Unlike “Tell You The Truth” — a song about imprisonment, written and recorded in prison — “Backflip Or Sumn” is a daydream of freedom. In Drakeo’s mind’s eye, he’s walking around with $300,000 in a duffle bag, demanding acrobatic displays from the women who fall like candy from a dispenser into his bed. In the end, his lyrics dissolve into a spree of free associations, a rare and hilarious glimpse into the mind of a master. Describing what his last lover did for him, he runs through half the tricks in the Tony Hawk Pro Skater manual, implying that a backflip is the very least he should be asking for his troubles. As his speech descends into uncontainable giggling, he cuts himself off to ask, “Damn, like that, Joog?”

“Too Icy,” the slickest track on The Truth Hurts, could easily be read as a run-of-the-mill boast: “I ain’t worried ’bout them comments ’cause I’m way too icy,” Drakeo raps in the chorus as a vaguely Spanish guitar beat plays underneath. Then, on the final verse, things get dark fast: “I’m gon’ sit outside his mama house, then read a poem / Don’t worry ’bout them Bentleys double-parked, that’s just a song.” Life at the top is icy to be sure, but Drakeo is constantly aware of the hellfire below his feet. “What is real money? You don’t even know the meaning,” he says at the track’s close, his bars slowing as the anonymous instrumental fades. “To wake up up in heaven, but still go to sleep a demon.”

Rarely was Drakeo as slow and somber as he is on “Refugee Freestyle,” a loose single he dropped in February, shortly after releasing The Truth Hurts. Breaking character, he doesn’t snap the beat’s neck in one swift motion; he strangles it slowly. As in most of his freestyles, there’s no hook, but the motifs pile up, circling the instrumental as a hunter does his prey. “Left a spot in heaven for you,” he warns an unlucky foe, and later, “There’s an empty spot in Heaven, you can be with your son / If you thought that’s disrespectful, you should see when I’m done.” He wonders about the motivations of those who claim to love him: “Can your love buy two more cars? / Is your love gon’ pay this bond? / Can your love make bullets stop? / Heard your love get *****s shot / Heard your love cost him a watch / Heard they drug him with a mop / Type of love these bitches got?” But even in these moments of reflection, he can’t help but goof around. “Jungle Fever, go Justin Bieber,” he raps early on. “Even Stevens? No, I don’t think so.”

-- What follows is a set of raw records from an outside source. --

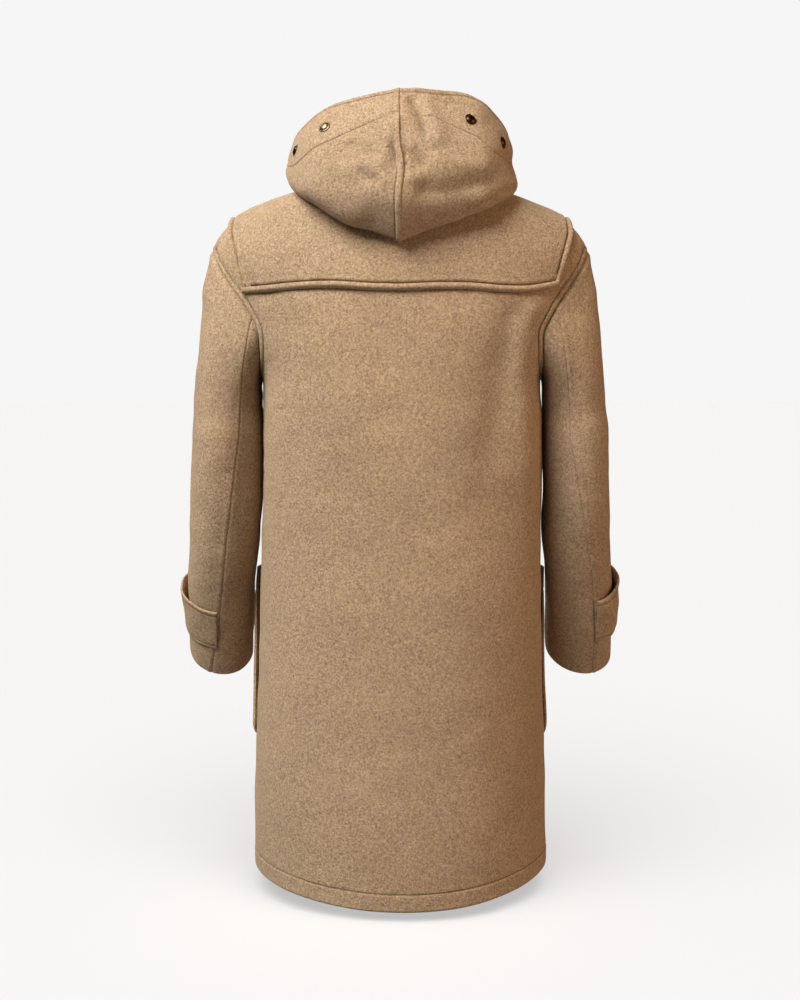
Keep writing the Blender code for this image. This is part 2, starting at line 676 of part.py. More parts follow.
def make_sleeve(side, word):
    gap = 0.5 * SEAM_GAP / SLEEVE_RADIUS
    back = sleeve_seam(word + "_back", SLEEVE_ROWS)
    front = sleeve_seam("front", SLEEVE_ROWS)
    for name, start, end, columns in (
        ("sleeve_top_", front + gap, back - gap, 11),
        ("sleeve_under_", back + gap, front - gap + 2 * math.pi, 10),
    ):
        share = np.linspace(0, 1, columns)
        turn = start[:, None] + (end - start)[:, None] * share
        reach = np.repeat(SLEEVE_ROWS[:, None], columns, axis=1)
        wall(name + word, sleeve(side, turn, reach), sleeve(side, turn, reach, -WALL), "wool")


def strap_edges(side, turn, seam_turn):
    """How far down the sleeve a cuff strap's top and bottom edges lie."""
    top_at_seam, top_outside, bottom = next(row[1:] for row in STRAPS if row[0] == side)
    top = top_at_seam + (top_outside - top_at_seam) * ease((seam_turn - turn) / math.radians(80.0))
    return top, np.full(np.shape(turn), bottom)


def strap_stand(turn, up):
    """How far the strap stands away from the sleeve, from its bottom edge (0) to its top edge (1)."""
    return STRAP_STAND * (0.10 + 0.90 * up ** 1.5) * np.exp(-((turn - 0.1) / 0.8) ** 2)


def make_cuff_strap(side, word):
    """A band from the back seam round the outside of the cuff, ending in a point in front."""
    seam_turn = float(sleeve_seam(word + "_back", np.array(4.3)))
    around = np.linspace(seam_turn - 0.02, math.radians(STRAP_POINT), 13)
    top, bottom = strap_edges(side, around, seam_turn)
    up = np.linspace(0, 1, 4)[:, None]
    pointed = 0.35 + 0.65 * ease((around - around[-1]) / 0.35)
    reach = (bottom + top) / 2 + (bottom - top) * (0.5 - up) * pointed
    turn = np.repeat(around[None, :], len(up), axis=0)
    out = SMALL_LAY_GAP + strap_stand(turn, up)
    outer = sleeve(side, turn, reach, out + WALL)
    inner = sleeve(side, turn, reach, out)
    wall("cuff_strap_" + word, outer, inner, "wool_trim")
    seat_turn = around[-1] + STRAP_BUTTON_BACK
    seat_top, seat_bottom = strap_edges(side, seat_turn, seam_turn)
    seat_reach = (seat_top + seat_bottom) / 2
    seat_out = SMALL_LAY_GAP + WALL + 1.0 * MM + strap_stand(seat_turn, 0.5)
    centre = sleeve(side, seat_turn, seat_reach, seat_out)
    axis = sleeve(side, seat_turn, seat_reach, seat_out + 1 * CM) - centre
    profile = (
        (0.0, 0.0),
        (BUTTON_RADIUS - 1 * MM, 0.0),
        (BUTTON_RADIUS, 0.35 * BUTTON_HEIGHT),
        (BUTTON_RADIUS - 1 * MM, BUTTON_HEIGHT),
        (BUTTON_RADIUS - 3 * MM, 0.75 * BUTTON_HEIGHT),
        (0.0, 0.75 * BUTTON_HEIGHT),
    )
    turned("cuff_button_" + word, profile, centre, axis, 16, "horn")


# ---------------------------------------------------------------- pockets

def make_pocket(side, word):
    columns = 10
    rows = 8
    across = np.linspace(0, 1, columns)
    up = np.linspace(0, 1, rows)
    start, end = (math.radians(value) for value in POCKET_REACH)
    if side < 0:
        start, end = -math.pi - start, -math.pi - end
    angle = np.repeat((start + (end - start) * across)[None, :], rows, axis=0)
    low = rise_at_height(POCKET_BOTTOM)
    high = rise_at_height(POCKET_TOP)
    edge = np.abs(2 * across - 1)
    corner = POCKET_CORNER / POCKET_HALF_WIDTH
    beyond = np.clip((edge - (1 - corner)) / corner, 0, 1)
    lift = POCKET_CORNER * (1 - np.sqrt(1 - beyond ** 2)) * 0.8
    rise = (low + lift) + (high - low - lift) * up[:, None]
    belly = np.sin(math.pi * across) ** 0.4 * ease((up[:, None]) * 3.0)
    out = POCKET_EDGE_GAP + POCKET_BELLY * belly
    outer = body(angle, rise, out + WALL)
    inner = body(angle, rise, out)
    wall("pocket_" + word, outer, inner, "wool")


# ---------------------------------------------------------------- hood

HOOD_KNOTS_AROUND = np.linspace(0, 1, len(HOOD_ROWS))
HOOD_KNOTS_UP = np.array((0.0, 0.10, 0.22, 0.42, 0.52, 0.68, 0.84, 1.0))


def hood_rows():
    """The hood's guide points, shaped (rows round, places up, 3)."""
    around = np.radians([row[0] for row in HOOD_ROWS])
    seam = body_flat(around, np.full(around.shape, NECK))
    inward = unit(seam * np.array((1.0, 1.0, 0.0))) * 2.5 * NECK_SEAM_GAP
    base = seam - inward + np.array((0.0, 0.0, NECK_SEAM_GAP))
    stand = seam - inward + np.array((0.0, 0.0, HOOD_STAND))
    guides = np.array([row[1:] for row in HOOD_ROWS]) * CM
    return np.concatenate([base[:, None], stand[:, None], guides], axis=1)


HOOD_GUIDES = hood_rows()


def fuller_guides():
    """The right half's guide points, still on the left."""
    fold_out, bulge_out, edge_out, edge_up = np.array(HOOD_FULLER)[:, 1:].T * CM
    guides = HOOD_GUIDES.copy()
    guides[:, 3, 0] += fold_out
    guides[:, 4, 0] += bulge_out + 0.3 * fold_out
    guides[:, 5, 0] += bulge_out
    guides[:, 6, 0] += 0.8 * edge_out
    guides[:, 6, 2] += 0.5 * edge_up
    guides[:, 7, 0] += edge_out
    guides[:, 7, 2] += edge_up
    return guides


HOOD_SIDE_GUIDES = {1: HOOD_GUIDES, -1: fuller_guides()}


def hood_surface(side):
    """The outside of one hood half: around 0 is the centre front and 1 the back, up runs to the edge."""
    def point(around, up):
        around, up = np.broadcast_arrays(np.asarray(around, dtype=float), np.asarray(up, dtype=float))
        row_shares = smooth_curve(HOOD_KNOTS_AROUND, np.eye(len(HOOD_KNOTS_AROUND)), around)
        place_shares = smooth_curve(HOOD_KNOTS_UP, np.eye(len(HOOD_KNOTS_UP)), up)
        return np.einsum("...r,...p,rpc->...c", row_shares, place_shares, HOOD_SIDE_GUIDES[side])
    return point


def hood(side, around, up, out=0.0):
    """A point of a hood half moved out along its normal, on the half's own side."""
    around, up = np.broadcast_arrays(np.asarray(around, dtype=float), np.asarray(up, dtype=float))
    surface = hood_surface(side)
    inside_around = np.clip(around, 0.01, 0.99)
    inside_up = np.clip(up, 0.01, 0.99)
    normal = surface_normals(surface, inside_around, inside_up, 0.01, 0.01)
    level = np.where((around > 0.985)[..., None], np.array((0.0, 1.0, 1.0)), 1.0)
    points = surface(around, up) + unit(normal * level) * np.asarray(out, dtype=float)[..., None]
    return to_side(points, side)


def make_hood(side, word):
    around = np.concatenate([np.linspace(0, 0.93, 14), [0.972, 0.976, 1.0]])
    up = np.array((0.0, 0.05, 0.10, 0.15, 0.22, 0.32, 0.42, 0.47, 0.52, 0.60, 0.68, 0.76, 0.84, 0.92, 1.0))
    grid_around = np.repeat(around[None, :], len(up), axis=0)
    grid_up = np.repeat(up[:, None], len(around), axis=1)
    welt = np.where(grid_around > 0.974, WELT_RISE, 0.0)
    outer = hood(side, grid_around, grid_up, welt)
    inner = hood(side, grid_around, grid_up, -WALL)
    for grid in (outer, inner):
        grid[:, -1, 0] = side * SEAM_GAP / 2
    wall("hood_" + word, outer, inner, "wool")


def make_snaps():
    profile = (
        (0.0, 0.0),
        (SNAP_RADIUS, 0.0),
        (SNAP_RADIUS, 0.8 * MM),
        (0.8 * SNAP_RADIUS, 0.7 * SNAP_HEIGHT),
        (0.45 * SNAP_RADIUS, 0.95 * SNAP_HEIGHT),
        (0.0, SNAP_HEIGHT),
    )
    for name, side, around, up in SNAPS:
        foot = hood(side, around, up, SMALL_LAY_GAP + 0.5 * MM)
        axis = hood(side, around, up, SMALL_LAY_GAP + 10 * MM) - foot
        turned(name, profile, foot, axis, 14, "brass")


# ---------------------------------------------------------------- front closure

def front_point(across, height, out):
    """A point over the fronts, this far to the wearer's left of the centre and above the cloth."""
    rise = rise_at_height(height)
    angle = angle_at(across, np.full(np.shape(across), rise), True)
    return body(angle, np.full(np.shape(across), rise), out)


def make_closure():
    strand = SMALL_LAY_GAP + CORD_RADIUS
    for place, height in enumerate(TOGGLE_HEIGHTS, start=1):
        for side, word in ((1, "left"), (-1, "right")):
            across = np.linspace(TAB_OUTER, TAB_INNER, 5) * side
            grow = np.linspace(-1, 1, 5)
            half = TAB_HALF_HEIGHT * np.array((0.55, 0.85, 1.0, 0.9, 0.55))
            rises = rise_at_height(height + grow[:, None] * half)
            angles = angle_at(across + 0.0 * rises, rises, True)
            outer = body(angles, rises, SMALL_LAY_GAP + TAB_THICKNESS)
            inner = body(angles, rises, SMALL_LAY_GAP)
            wall("toggle_tab_%s_%d" % (word, place), outer, inner, "wool_trim")
            straight = np.linspace(TAB_INNER - SMALL_LAY_GAP, CORD_END + CORD_SPREAD, 6)
            bend = np.linspace(0, math.pi, 7)[1:-1]
            curve = CORD_END + CORD_SPREAD * (1 - np.sin(bend))
            x = np.concatenate([straight, curve, straight[::-1]])
            z = np.concatenate([np.full(6, 1.0), np.cos(bend), np.full(6, -1.0)]) * CORD_SPREAD
            rises = rise_at_height(height + z)
            angles = angle_at(x * side, rises, True)
            path = body(angles, rises, strand)
            tube("toggle_cord_%s_%d" % (word, place), path, CORD_RADIUS, 6, "cord")
        lift = 2 * strand + TOGGLE_RADIUS + 0.3 * MM
        centre = front_point(0.0, height, lift)
        share = np.array((0.0, 0.02, 0.14, 0.34, 0.47, 0.53, 0.66, 0.86, 0.98, 1.0))
        width = np.array((0.0, 0.45, 0.78, 1.0, 0.82, 0.82, 1.0, 0.78, 0.45, 0.0))
        profile = list(zip(width * TOGGLE_RADIUS, (share - 0.5) * TOGGLE_LENGTH))
        turned("toggle_%d" % place, profile, centre, (1.0, 0.0, 0.0), 12, "horn")


# ---------------------------------------------------------------- the coat

def main():
    for thing in list(bpy.data.objects):
        bpy.data.objects.remove(thing)
    make_back()
    make_fronts()
    make_yoke()
    for side, word in ((1, "left"), (-1, "right")):
        make_sleeve(side, word)
        make_cuff_strap(side, word)
        make_pocket(side, word)
        make_hood(side, word)
    make_snaps()
    make_closure()


main()
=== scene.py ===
# %% [markdown]
# # A duffle coat in heavy wool melton, seen as it hangs on a wearer
# The coat is cut from one thick woollen cloth: a back, two fronts, a shoulder yoke laid over them, two
# two-piece sleeves, a two-piece hood and small trims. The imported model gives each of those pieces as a
# plain wall. This notebook dresses each one: the same measured surface, set out much finer, with the
# rolled edges, sewn bands, creases and fibres that make wool look like wool.
#
# Everything is in metres, +Z is up, the wearer faces -Y and the wearer's left is +X.

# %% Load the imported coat
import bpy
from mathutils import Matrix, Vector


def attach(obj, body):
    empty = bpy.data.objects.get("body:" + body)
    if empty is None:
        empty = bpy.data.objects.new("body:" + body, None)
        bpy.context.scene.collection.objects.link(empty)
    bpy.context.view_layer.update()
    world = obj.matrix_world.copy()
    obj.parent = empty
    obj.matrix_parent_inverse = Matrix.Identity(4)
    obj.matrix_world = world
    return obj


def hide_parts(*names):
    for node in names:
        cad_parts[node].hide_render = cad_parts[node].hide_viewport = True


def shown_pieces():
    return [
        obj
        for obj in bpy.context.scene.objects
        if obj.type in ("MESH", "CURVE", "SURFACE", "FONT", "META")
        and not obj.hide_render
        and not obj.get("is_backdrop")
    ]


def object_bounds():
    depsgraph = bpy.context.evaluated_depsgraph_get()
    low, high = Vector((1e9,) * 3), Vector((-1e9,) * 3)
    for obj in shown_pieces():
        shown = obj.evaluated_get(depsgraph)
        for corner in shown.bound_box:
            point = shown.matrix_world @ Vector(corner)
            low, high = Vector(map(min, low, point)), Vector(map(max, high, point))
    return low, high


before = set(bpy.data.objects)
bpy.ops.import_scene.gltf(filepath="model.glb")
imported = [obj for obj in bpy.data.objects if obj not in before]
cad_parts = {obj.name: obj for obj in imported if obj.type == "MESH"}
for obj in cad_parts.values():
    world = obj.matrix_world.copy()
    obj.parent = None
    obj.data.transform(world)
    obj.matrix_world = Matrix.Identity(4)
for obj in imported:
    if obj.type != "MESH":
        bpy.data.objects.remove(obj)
cad_low, cad_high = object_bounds()
CAD_BOX = [[float(value) for value in cad_low], [float(value) for value in cad_high]]

import math

import bpy
import numpy as np
from mathutils import Vector

CM = 0.01
MM = 0.001
SIDES = ((1, "left"), (-1, "right"))   # of the wearer, each with the sign of its x
print("packed coat:", len(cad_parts), "pieces, box", np.round(CAD_BOX, 3).tolist())

# %% [markdown]
# ## Camera, floor and studio light
# The coat is looked at from behind, a little above its middle, from far enough away that nothing
# bulges towards the lens. A long lens does that; moving a short lens back and cropping would do the
# same. The floor is plain and pale, just under the hem. A large softbox stands behind and above the
# wearer's left shoulder, a warm card on the right, and a softbox in front, over a faint even fill: cloth
# is lit like this so that its nap shows but its folds stay gentle. The floor has two suns of its own,
# because it has to be as pale as the backdrop without the coat going white.

# %% Camera
VIEW_TARGET = Vector((0.0, 0.0, -0.421))
VIEW_DISTANCE = 2.2
VIEW_ELEVATION = math.radians(6.0)
LENS = 60.92                   # mm
SENSOR_WIDTH = 36.0            # mm


def add_object(name, data):
    """A new object in the scene, for a mesh, a lamp or a camera."""
    made = bpy.data.objects.new(name, data)
    bpy.context.scene.collection.objects.link(made)
    return made


camera_data = bpy.data.cameras.new("studio_camera")
camera_data.lens = LENS
camera_data.sensor_width = SENSOR_WIDTH
camera = add_object("studio_camera", camera_data)
look_from = Vector((0.0, math.cos(VIEW_ELEVATION), math.sin(VIEW_ELEVATION)))
camera.location = VIEW_TARGET + look_from * VIEW_DISTANCE
camera.rotation_euler = (-look_from).to_track_quat("-Z", "Y").to_euler()
bpy.context.scene.camera = camera
print("camera at", [round(value, 3) for value in camera.location])

# %% Colours and shader nodes
def linear(hex_colour):
    """An sRGB colour such as "#c8a981" as linear red, green, blue and alpha."""
    parts = [int(hex_colour[place:place + 2], 16) / 255 for place in (1, 3, 5)]
    light = [part / 12.92 if part <= 0.04045 else ((part + 0.055) / 1.055) ** 2.4 for part in parts]
    return (*light, 1.0)


def node(tree, kind, inputs=None, **settings):
    """Adds one node. An input given as another node's socket is linked, anything else is set."""
    made = tree.nodes.new(kind)
    for name, value in settings.items():
        setattr(made, name, value)
    for key, value in (inputs or {}).items():
        if isinstance(value, bpy.types.NodeSocket):
            tree.links.new(value, made.inputs[key])
        else:
            made.inputs[key].default_value = value
    return made


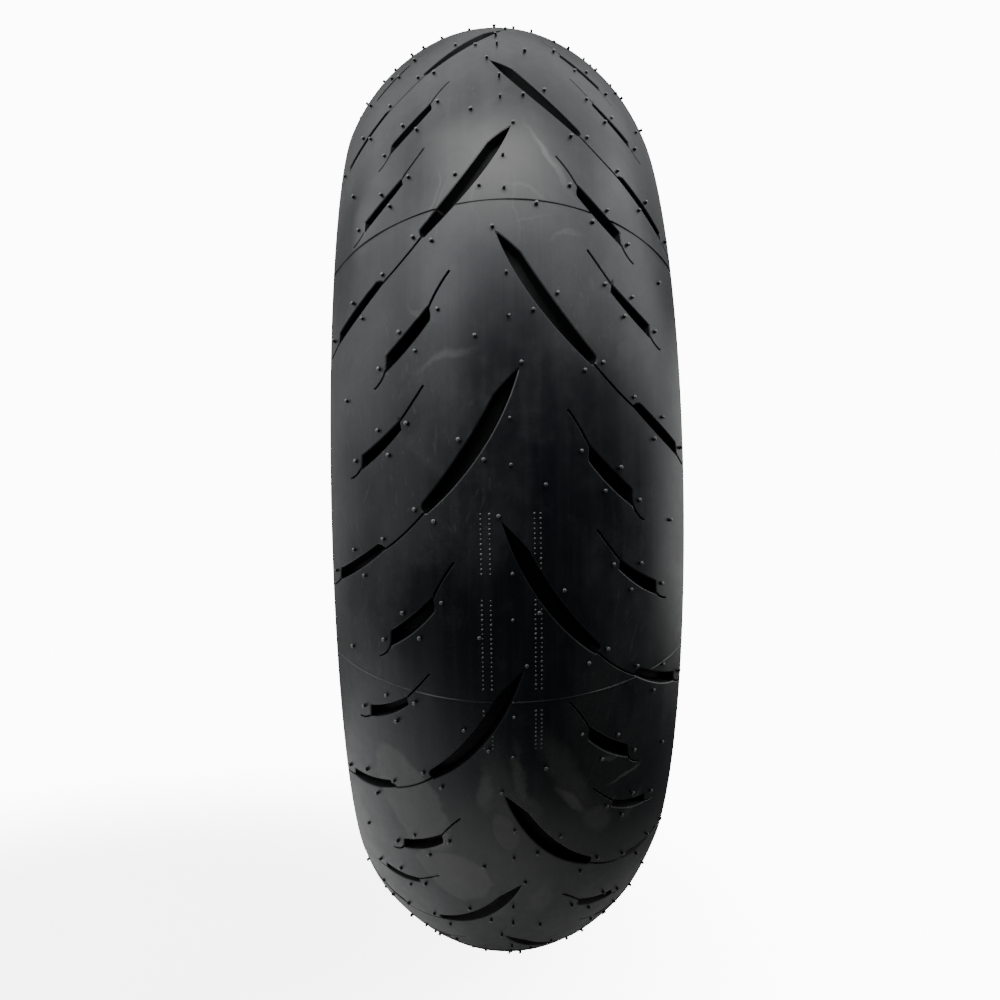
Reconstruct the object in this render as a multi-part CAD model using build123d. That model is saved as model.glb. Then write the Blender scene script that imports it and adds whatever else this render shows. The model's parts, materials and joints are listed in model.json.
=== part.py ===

Even amusing lyrics like these take on an infuriating shade when you consider the fervor with which authorities pursued Drakeo towards the end of his life. One can imagine an LAPD officer working late under harsh fluorescent bulbs, entering these words into a spreadsheet full of similarly silly material and looking for patterns, no matter how weak. Are Justin Bieber and Even Stevens code names for some sinister act? Should Justin and Shia LaBeouf be subpoenaed for information? If not, it should be accepted that the rest of Drakeo’s linguistic universe is also meant to entertain, not to describe the real-world actions of Darrell Wayne Caldwell. Consider the disparity between the diligence given to a petty investigation that stole three years from Caldwell’s life, and the lack of regard for the protection that could have saved it last week.